Prediction: 2nd NL West – Rocktober should be sweeping the nation for the third time in four seasons. The team shows youthful exuberance and can manufacture runs as well as anyone in the league with the perfect blend of power and speed. Another added bonus for the next few years is Todd Helton’s decision to restructure his contract. He will defer $13.1 million until 2014 so that the Rockies can try to resign their younger talent to multi-year deals.


Two-time Cy Young winner Tim Lincecum leads the Giants with a much larger paycheck this season. His 261 strikeouts led the NL last season and helped contribute to an MLB best 1,302 team strikeouts. Barry Zito will look to build upon his solid second half in 2009. Even though he had a 2.83 ERA in the second half, he may never be able to live down that ridiculous $126 million contract considering how poorly he’s played for the Giants (4.56 ERA, 31-43).

The offense was clearly the weak part of the team last season, and the Giants tried to upgrade it a bit in the offseason. They added Aubrey Huff and Mark DeRosa to aid Kung Fu Panda. Even with these additions, catching up to the Los Angeles Dodgers and the Colorado Rockies may prove to be too difficult a task.

Prediction: 3rd NL West – I’ve seen many people predicting the Giants to make the playoffs and Bruce Bochy as manager of the year, but I don’t see them finishing any better than the 88 wins they posted last season. Tim Lincecum and Matt Cain are great, but the rest of the staff is inconsistent.


Here’s the exciting news: the Friars are the youngest team in baseball averaging only 26 years of age. This could be the team of the future, and last season they showed some signs of life. The Friars went 12 games over .500 (37-25) from July 27 until the end of the season. During the streak, Padre pitching stepped up including 22-year-old Mat Latos, Kevin Correia (who had a 1.25 ERA and 3-0 record in September) and Clayton Richard who had his best month in September too, going 2-1 with a 3.12 ERA. Joining the staff will be veteran Jon Garland along with Chris Young who missed most of last season with a shoulder injury. This is a team that legitimately has a chance to surprise people although it may be hard in an absolutely loaded NL West that has three teams coming off 88 win seasons or better.

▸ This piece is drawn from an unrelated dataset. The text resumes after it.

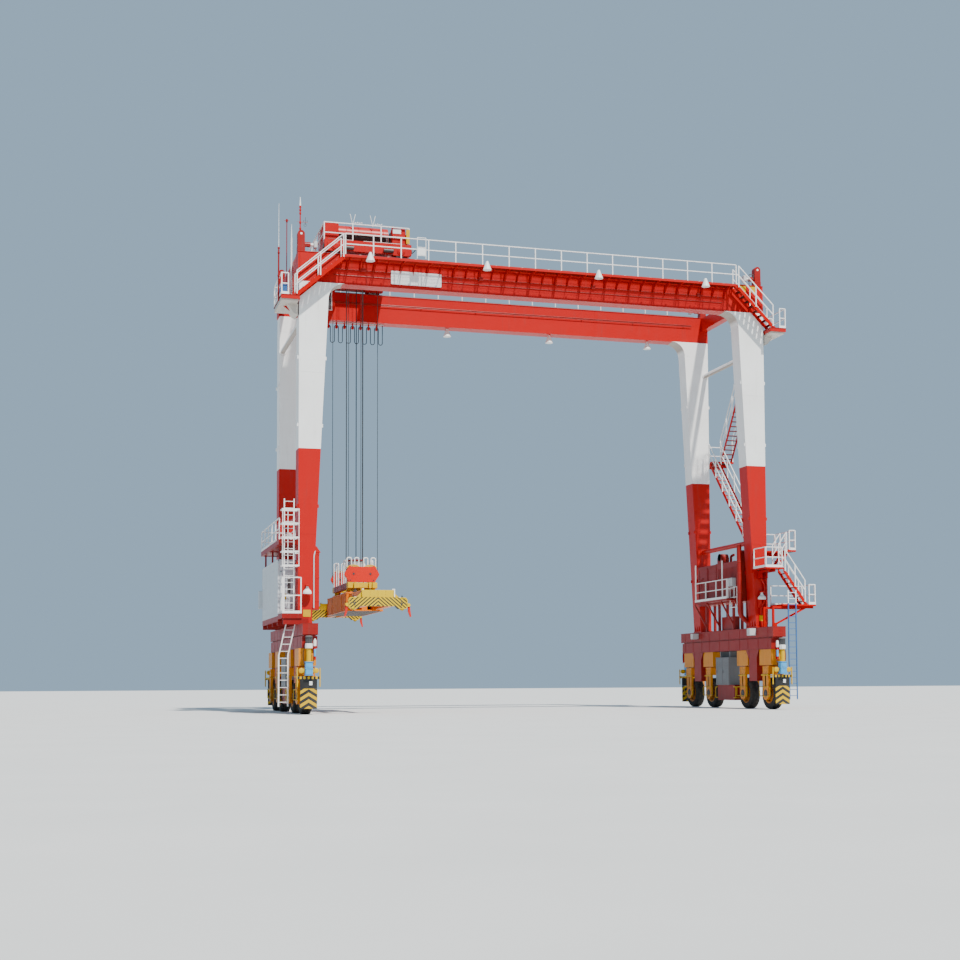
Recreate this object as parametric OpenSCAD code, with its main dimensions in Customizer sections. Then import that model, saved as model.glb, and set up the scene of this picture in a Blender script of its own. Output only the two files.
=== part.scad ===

Here’s the troubling news: Will Venable, Kyle Blanks, Nick Hundley and Everth Cabrera have all played fewer than 140 career games. The team is very inexperienced, and all signs point to Adrian Gonzalez becoming trade bait in an attempt to get even younger. Padre hitters will be excited for a new season because the 09 campaign was absolutely dreadful. The influx of talented young pitchers can only do so much especially if the team hits .242 again, which was the worst in the majors. These terrible batting woes could actually create major confidence troubles for pitchers who would be forced to pitch near flawless gems every time they take the hill.

Prediction: 4th NL West – The Padres will be getting experience on the fly. If they trade Gonzalez, and potentially Heath Bell, the Friars could develop their identity into something like the O’s in the AL – a quick upcoming team on the rise. The fact that Dick Enberg will be calling the games is amazing! Oh my!


Ace Brandon Webb feeling “stagnant” is not exactly the news Diamondback fans wanted to hear entering the 2010 season. Webb will start the season on the DL and the Dbacks will have to try to bring him back slowly. Webb is naturally a workhorse who logs 200 innings at ease when healthy, but he hasn’t been healthy since 2008. The Dbacks will have to monitor his rehab closely and keep him on a pitch count when he returns so they can protect his arm for the future.

Dan Haren will have to carry the load for the second consecutive season. He did an admirable job last year with a 1.00 WHIP (best in MLB), 229.1 IP (7th in MLB), 223 strikeouts (6th in MLB) and a 3.14 ERA (16th in MLB). At least this year he has an iota of help, while he eagerly awaits the return of Webb. Edwin Jackson, who effortlessly reaches 95 mph on the gun, was acquired from the Tigers. Jackson also eclipsed 200 innings last season with a solid 3.62 ERA. Another pitcher who is slated to start for the Dbacks is…shh don’t tell Red Sox fans… Billy Buckner. (no relation to Bill Buckner)

Justin Upton will be making $51.25 million over the next six years. The 22-year-old, who draws similarities to a young Vladimir Guerrero, has already become the face of a franchise. That will happen when you hit .300 with 26 homers and 86 RBI. The addition of Adam LaRoche should protect Upton and especially help Conor Jackson, not just in the lineup but also in the field. Jackson will be allowed to relocate from first base to his more natural left field position.

Prediction: 5th NL West – The NL West will be as tough as any division and the Dbacks just don’t have enough.



One Response

  1. Great stats. Very interesting to know that the Rockies were such a viable base stealing team. I’m so stoked for this season!